Zanthodon
- Cover of first edition
- Author: Lin Carter
- Illustrator: Thomas Kidd
- Cover artist: Thomas Kidd
- Language: English
- Series: Zanthodon
- Genre: Science fiction
- Publisher: DAW Books
- Publication date: 1979
- Publication place: United States
- Media type: Print (Paperback)
- Pages: 188
- ISBN: 0-87997-543-1
- OCLC: 06706071
- LC Class: PS3553.A7823 Z12 1980
- Preceded by: Journey to the Underground World
- Followed by: Hurok of the Stone Age

= Zanthodon =

1980 novel by Lin Carter

Zanthodon is a science fiction novel by American writer Lin Carter, the second in his series about the fictional "Hollow Earth" land of Zanthodon. It was first published in paperback by DAW Books in June 1980, with an ebook edition following from Gateway/Orion in October 2018. It was also gathered together with the other volumes in the series into the omnibus ebook collection The Zanthodon Megapack (Wildside Press, 2014).

==Plot summary==

Zanthodon is envisioned as an immense circular cavern five hundred miles wide, one hundred miles beneath the Sahara Desert, a refugium preserving various prehistoric faunas and antique human cultures that have found their way into it throughout the ages.

As the novel opens, protagonist Eric Carstairs, Professor Potter, and their Zanthodonian companions have been separated, and must separately face the menaces of Kairadine Redbeard, corsair captain of the Red Witch, the dwarfish Gorpaks, the Gorpaks' leech-like masters the Sluagghs, and the Neanderthal Drugars. Overcoming these various antagonists, the heroes are reunited in the end only to be taken captive by the Minoans of Zar, while Achmed the Moor makes off with Eric's love interest Darya.

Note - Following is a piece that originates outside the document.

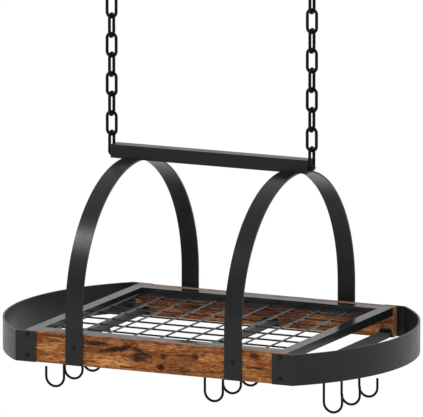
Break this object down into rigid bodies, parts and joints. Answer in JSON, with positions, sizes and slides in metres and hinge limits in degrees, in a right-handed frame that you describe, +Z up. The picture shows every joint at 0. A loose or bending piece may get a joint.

The author provides as an afterword "The People of Zanthodon" at the end of the book, enumerating the various characters and groups appearing therein.

==Sources==
Previous fictional underground and lost worlds are referenced by the characters in the preceding book, Journey to the Underground World, including those of Jules Verne (Journey to the Center of the Earth), Edgar Rice Burroughs (Pellucidar), Arthur Conan Doyle (The Lost World), and even King Kong (Skull Island), highlighting the author's literary debt to these precursors.

==Reception==
Robert M. Price finds the book and series "not without their charming moments," but also sees in them "clear evidence of Lin Carter's increasing carelessness as a writer," exhibiting "an increasing tendency toward self-contradiction and incoherent conception—a greater sloppiness coupled with an exhaustion of imagination."